■ **Extracted records**:
====

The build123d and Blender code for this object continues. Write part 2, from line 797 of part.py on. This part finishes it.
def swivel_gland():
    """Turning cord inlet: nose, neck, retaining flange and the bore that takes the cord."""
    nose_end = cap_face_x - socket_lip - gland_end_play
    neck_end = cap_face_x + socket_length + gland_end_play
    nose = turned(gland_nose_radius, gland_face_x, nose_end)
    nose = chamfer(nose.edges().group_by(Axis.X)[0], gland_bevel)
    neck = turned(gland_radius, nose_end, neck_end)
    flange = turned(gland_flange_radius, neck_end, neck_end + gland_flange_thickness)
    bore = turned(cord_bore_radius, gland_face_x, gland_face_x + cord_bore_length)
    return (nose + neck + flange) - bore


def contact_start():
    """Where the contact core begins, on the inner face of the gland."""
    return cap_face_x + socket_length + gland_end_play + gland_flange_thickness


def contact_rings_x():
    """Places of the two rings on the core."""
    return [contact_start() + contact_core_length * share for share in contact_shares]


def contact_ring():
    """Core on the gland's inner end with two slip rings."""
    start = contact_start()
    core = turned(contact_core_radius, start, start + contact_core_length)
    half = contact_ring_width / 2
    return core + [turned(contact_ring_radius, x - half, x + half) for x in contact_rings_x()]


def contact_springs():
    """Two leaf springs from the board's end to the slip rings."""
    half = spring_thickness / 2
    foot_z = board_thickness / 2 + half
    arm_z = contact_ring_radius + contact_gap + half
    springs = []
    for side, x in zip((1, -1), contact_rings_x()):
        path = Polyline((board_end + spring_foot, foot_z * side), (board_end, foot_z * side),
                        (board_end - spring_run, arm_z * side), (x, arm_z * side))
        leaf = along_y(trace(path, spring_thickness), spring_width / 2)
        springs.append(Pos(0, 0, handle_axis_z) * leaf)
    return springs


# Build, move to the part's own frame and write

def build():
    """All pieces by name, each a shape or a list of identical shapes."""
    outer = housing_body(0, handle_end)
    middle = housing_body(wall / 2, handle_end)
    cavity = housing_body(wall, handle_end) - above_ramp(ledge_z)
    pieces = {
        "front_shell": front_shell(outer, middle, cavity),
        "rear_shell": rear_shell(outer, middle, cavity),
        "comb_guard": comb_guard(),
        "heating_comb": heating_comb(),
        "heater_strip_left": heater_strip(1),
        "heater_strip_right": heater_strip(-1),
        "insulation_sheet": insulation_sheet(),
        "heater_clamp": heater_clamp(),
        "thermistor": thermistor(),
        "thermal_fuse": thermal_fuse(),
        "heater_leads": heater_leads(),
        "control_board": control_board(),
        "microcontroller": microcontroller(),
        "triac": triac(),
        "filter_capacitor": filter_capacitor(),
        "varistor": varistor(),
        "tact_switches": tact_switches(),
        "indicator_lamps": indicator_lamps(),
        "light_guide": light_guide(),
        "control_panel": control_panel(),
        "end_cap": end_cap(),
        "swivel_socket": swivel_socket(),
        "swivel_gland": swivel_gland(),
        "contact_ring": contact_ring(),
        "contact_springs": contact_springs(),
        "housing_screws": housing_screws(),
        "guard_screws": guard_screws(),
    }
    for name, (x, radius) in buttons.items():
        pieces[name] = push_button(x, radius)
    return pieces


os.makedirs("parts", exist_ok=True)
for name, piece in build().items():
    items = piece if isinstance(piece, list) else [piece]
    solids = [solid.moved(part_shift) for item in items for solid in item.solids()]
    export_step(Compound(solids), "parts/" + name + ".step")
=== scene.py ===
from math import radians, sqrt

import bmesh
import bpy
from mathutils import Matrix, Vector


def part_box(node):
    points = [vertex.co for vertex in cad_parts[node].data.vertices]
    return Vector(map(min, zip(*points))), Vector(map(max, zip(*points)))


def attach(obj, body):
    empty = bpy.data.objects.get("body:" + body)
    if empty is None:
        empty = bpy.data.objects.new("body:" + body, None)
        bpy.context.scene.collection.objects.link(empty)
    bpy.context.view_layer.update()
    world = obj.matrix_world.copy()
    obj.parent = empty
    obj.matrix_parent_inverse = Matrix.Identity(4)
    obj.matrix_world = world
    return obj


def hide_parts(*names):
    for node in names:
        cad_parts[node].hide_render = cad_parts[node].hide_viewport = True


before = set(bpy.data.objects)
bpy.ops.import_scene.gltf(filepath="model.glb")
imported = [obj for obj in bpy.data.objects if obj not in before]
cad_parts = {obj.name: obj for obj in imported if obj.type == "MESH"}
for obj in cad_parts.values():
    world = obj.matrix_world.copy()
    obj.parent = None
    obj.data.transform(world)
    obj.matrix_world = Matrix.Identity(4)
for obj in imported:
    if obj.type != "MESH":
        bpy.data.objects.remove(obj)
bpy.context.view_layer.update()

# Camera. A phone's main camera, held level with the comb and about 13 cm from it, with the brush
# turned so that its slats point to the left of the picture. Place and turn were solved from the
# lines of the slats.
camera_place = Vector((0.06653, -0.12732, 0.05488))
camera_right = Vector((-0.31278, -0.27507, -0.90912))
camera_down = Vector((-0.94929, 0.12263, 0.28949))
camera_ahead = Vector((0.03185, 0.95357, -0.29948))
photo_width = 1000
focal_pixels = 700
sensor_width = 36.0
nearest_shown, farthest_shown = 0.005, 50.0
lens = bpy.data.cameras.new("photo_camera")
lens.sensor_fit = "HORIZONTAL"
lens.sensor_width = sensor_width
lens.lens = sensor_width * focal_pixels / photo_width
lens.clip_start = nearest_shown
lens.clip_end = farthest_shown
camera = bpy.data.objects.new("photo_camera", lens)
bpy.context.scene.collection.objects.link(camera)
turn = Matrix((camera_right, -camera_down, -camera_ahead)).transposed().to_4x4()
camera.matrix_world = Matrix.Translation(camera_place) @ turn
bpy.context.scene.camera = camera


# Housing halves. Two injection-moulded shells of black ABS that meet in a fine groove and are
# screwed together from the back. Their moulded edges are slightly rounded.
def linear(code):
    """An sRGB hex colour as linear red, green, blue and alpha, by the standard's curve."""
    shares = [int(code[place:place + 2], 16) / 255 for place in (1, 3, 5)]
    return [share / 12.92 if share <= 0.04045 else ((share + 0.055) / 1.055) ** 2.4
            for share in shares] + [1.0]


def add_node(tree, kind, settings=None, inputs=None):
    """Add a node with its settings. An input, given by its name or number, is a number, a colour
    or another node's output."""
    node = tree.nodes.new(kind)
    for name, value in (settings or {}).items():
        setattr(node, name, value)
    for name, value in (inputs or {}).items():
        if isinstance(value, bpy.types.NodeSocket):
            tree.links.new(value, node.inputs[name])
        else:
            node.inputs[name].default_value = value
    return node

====

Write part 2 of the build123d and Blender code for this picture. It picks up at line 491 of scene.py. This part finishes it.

====

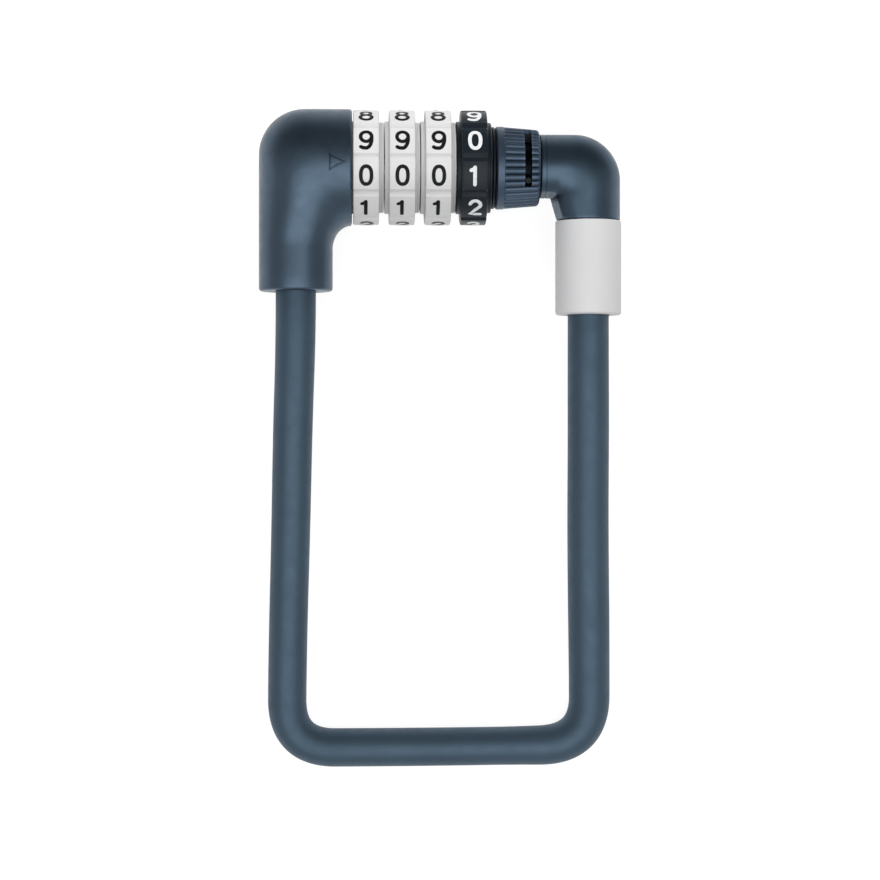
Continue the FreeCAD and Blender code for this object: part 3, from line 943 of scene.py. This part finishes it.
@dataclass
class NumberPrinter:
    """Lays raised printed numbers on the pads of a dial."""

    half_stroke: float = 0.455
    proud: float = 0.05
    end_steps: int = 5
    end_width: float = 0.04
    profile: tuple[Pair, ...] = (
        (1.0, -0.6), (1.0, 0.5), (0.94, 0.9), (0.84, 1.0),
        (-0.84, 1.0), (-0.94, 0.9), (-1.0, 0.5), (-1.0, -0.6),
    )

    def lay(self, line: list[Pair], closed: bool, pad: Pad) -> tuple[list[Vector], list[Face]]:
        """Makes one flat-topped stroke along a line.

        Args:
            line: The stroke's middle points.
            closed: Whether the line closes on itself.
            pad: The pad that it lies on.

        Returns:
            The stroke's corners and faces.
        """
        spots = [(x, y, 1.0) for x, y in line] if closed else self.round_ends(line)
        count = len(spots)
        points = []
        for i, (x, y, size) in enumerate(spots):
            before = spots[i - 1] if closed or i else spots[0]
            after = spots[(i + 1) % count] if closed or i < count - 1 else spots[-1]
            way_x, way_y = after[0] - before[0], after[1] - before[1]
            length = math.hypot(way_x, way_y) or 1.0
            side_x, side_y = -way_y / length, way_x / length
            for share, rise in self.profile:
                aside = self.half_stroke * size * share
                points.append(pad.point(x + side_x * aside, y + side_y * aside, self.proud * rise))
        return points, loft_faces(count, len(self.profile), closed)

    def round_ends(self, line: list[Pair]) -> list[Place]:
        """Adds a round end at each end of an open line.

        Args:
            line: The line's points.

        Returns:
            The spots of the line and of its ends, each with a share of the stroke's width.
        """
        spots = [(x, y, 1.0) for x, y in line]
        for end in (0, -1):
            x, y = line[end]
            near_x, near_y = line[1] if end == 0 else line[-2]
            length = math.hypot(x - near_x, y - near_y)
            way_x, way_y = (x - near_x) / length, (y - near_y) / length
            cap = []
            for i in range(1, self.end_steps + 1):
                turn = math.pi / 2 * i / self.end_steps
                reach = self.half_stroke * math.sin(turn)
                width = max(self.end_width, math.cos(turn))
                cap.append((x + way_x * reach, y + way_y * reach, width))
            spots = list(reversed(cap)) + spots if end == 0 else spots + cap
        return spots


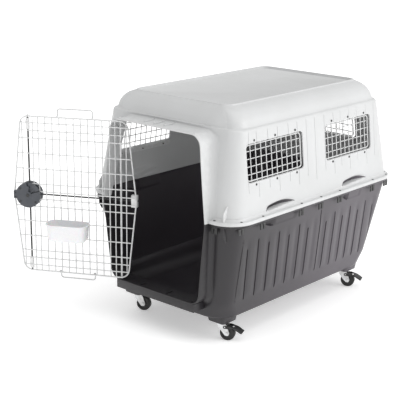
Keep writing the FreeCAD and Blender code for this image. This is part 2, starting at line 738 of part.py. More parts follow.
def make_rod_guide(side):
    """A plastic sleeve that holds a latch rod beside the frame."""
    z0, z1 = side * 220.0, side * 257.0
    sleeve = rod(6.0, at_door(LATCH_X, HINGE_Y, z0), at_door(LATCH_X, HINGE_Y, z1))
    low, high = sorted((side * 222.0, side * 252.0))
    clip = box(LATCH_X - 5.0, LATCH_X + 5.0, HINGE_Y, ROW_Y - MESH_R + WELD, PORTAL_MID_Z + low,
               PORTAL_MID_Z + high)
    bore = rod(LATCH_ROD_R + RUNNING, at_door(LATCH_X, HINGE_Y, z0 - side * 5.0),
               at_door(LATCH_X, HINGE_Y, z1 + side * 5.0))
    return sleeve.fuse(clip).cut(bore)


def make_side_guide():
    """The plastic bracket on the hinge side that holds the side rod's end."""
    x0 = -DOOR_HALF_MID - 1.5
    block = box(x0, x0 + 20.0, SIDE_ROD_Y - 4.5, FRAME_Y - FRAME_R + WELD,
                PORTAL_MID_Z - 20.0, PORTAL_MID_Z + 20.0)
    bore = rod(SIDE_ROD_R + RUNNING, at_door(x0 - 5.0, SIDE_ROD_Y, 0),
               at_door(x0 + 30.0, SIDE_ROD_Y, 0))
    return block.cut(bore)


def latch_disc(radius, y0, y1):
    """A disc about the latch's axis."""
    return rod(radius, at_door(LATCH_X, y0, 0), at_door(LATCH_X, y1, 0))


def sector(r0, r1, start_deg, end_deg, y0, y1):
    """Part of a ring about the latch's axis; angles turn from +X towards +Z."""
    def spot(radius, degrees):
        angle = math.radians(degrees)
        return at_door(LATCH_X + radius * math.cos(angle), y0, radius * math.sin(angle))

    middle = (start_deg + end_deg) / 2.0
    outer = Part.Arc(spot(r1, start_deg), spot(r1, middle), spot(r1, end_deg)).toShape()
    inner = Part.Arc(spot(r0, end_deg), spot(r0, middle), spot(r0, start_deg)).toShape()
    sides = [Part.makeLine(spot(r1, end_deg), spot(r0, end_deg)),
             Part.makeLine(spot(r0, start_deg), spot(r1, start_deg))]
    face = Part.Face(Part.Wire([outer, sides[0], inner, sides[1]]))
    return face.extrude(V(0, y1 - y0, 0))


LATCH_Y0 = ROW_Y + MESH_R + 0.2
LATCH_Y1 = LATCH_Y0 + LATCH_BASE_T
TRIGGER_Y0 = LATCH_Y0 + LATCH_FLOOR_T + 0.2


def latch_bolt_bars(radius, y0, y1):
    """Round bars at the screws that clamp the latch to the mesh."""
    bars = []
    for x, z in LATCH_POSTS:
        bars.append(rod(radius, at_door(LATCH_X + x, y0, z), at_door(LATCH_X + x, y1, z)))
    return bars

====

From the listing above, output exactly the run of lines that starts with the line containing "solids = [solid.moved(part_shift)" and ends with the line containing "if empty is".

    solids = [solid.moved(part_shift) for item in items for solid in item.solids()]
    export_step(Compound(solids), "parts/" + name + ".step")
=== scene.py ===
from math import radians, sqrt

import bmesh
import bpy
from mathutils import Matrix, Vector


def part_box(node):
    points = [vertex.co for vertex in cad_parts[node].data.vertices]
    return Vector(map(min, zip(*points))), Vector(map(max, zip(*points)))


def attach(obj, body):
    empty = bpy.data.objects.get("body:" + body)
    if empty is None:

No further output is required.